1. Build a culture of openness and collaboration
Life in the age of the internet has shown us that it’s okay to Google things we don’t know and to crowdsource answers to vexing issues. Capitalize on that natural tendency by extending the sense of collaboration around new projects and letting people know it’s okay to ask questions, to seek help across the organization. Engineering is in many ways a naturally collaborative profession, but with the constant expansion of technology into increasing areas of the workplace, it’s reasonable to expect that nobody will have all the answers all the time. When people know it’s okay to ask for help, and that there’s no risk of being judged for it, they’re more willing to express that vulnerability – whether by presenting their ideas at a town hall or by asking for a colleague’s help – and that begets openness in return.
2. Hire for curiosity
Part of the process of building a culture of continuous learning begins with hiring curious people who are problem solvers and are therefore open in their approach and humble about their own abilities. Curious people naturally bring that mentality into their workplace, contributing to a culture of trying out new things and seeking out new solutions – no matter their age. When there’s no assumption that because you're 55 or 60 years of age that you know everything, every day is an opportunity to learn something more.

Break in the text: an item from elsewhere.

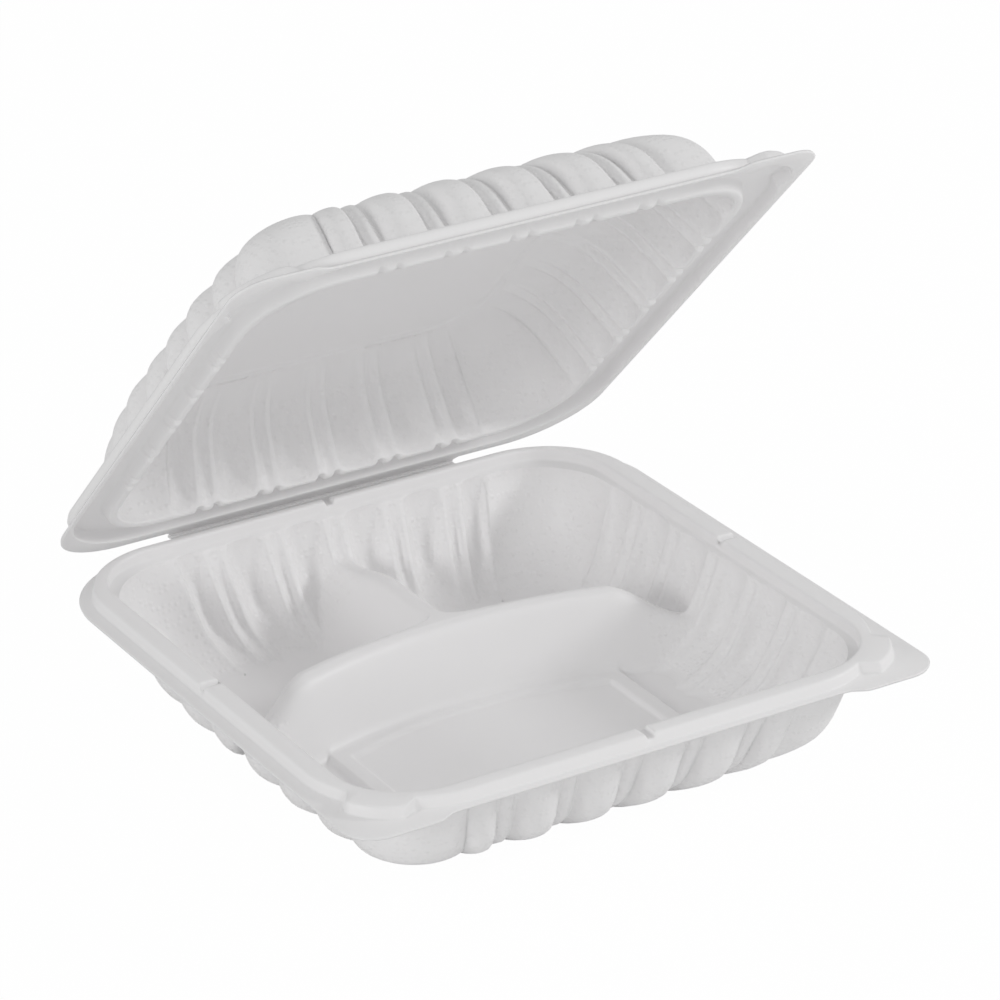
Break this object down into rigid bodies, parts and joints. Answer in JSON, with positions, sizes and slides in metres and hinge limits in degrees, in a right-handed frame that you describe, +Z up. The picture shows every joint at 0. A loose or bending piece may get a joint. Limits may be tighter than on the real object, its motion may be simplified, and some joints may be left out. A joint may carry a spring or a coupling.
{
  "type": "plastic clamshell container",
  "caption": "Hinged plastic clamshell food container with a divided tray, a lobed wall and a domed lid, standing half open.",
  "frame": {"origin": "middle of the whole object's footprint, on the table", "axes": "+Z up, X along the hinge, +Y towards the hinge at the back"},
  "size_m": [0.225, 0.2394, 0.2085],
  "materials": {
    "plastic": "satin white, finely textured on the outer walls"
  },
  "bodies": {
    "base": {"base_tray": "plastic", "living_hinge": "plastic"},
    "lid": {"lid": "plastic"}
  },
  "joints": [
    {"name": "lid_hinge", "type": "hinge", "parent": "base", "child": "lid", "pos_m": [0, 0.11821, 0.04], "axis": [-1, 0, 0], "range_deg": [-44.1, 135.9], "deforming": ["living_hinge"]}
  ]
}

3. Encourage staff with opportunities for growth
HR has an important role to play in continual learning, in terms of making opportunities available for training and facilitating requests from staff. While the onus necessarily remains on the individual – and to some extent on their manager – to identify potential growth areas, once they’ve made a request, HR must be equipped to provide the necessary tools. Similarly, managers must be able to endorse or action such requests – within reason. A third way we provide support for development internally for example, is by using Pluralsight and other publicly available resources, where we give our colleagues free licenses so that they can upskill on the job or off the job. Training is a good sign of corporate health.
4. Bring in outside experts
Promoting a culture of constant learning can be helped by inviting experts and academics to come in and speak to the team. This can be at a town hall or at an open Zoom meeting as part of a series of weekly or monthly tech talks. Guest speakers can energize teams by way of fresh ideas and new perspectives and boost employee engagement in the process. Reach out to college professors, authors, business coaches or other domain experts who are passionate about what they do. We see that close to 50% of attendees find their next challenge this way and begin a conversation about upskilling.
5. Use technology to trial new scenarios
Astronauts, pilots, surgeons and soldiers have learned how to do their jobs by way of simulated training. Today, these technologies are widely available in the form of virtual reality. We conducted a recent exercise with students from the University of Milan. We first tested them academically using a standard technical form, and then allowed them access to a virtual reality version of our plant, where they could interact with everything within the environment before retaking the tests. We noted an improvement of close to 100% in their academic outcome. As humans, we relate to conceptual models and this experiential learning stays with us longer than academic instruction. Whether we’re 17 or 70, we learn best by doing.
A year of dynamic change has accelerated the transformation of the workplace. Adapting to our evolving role as Connected Workers in the new normal will require organisations to integrate technological tools with traditional and innovative learning models into comprehensive strategies to maximise human capital.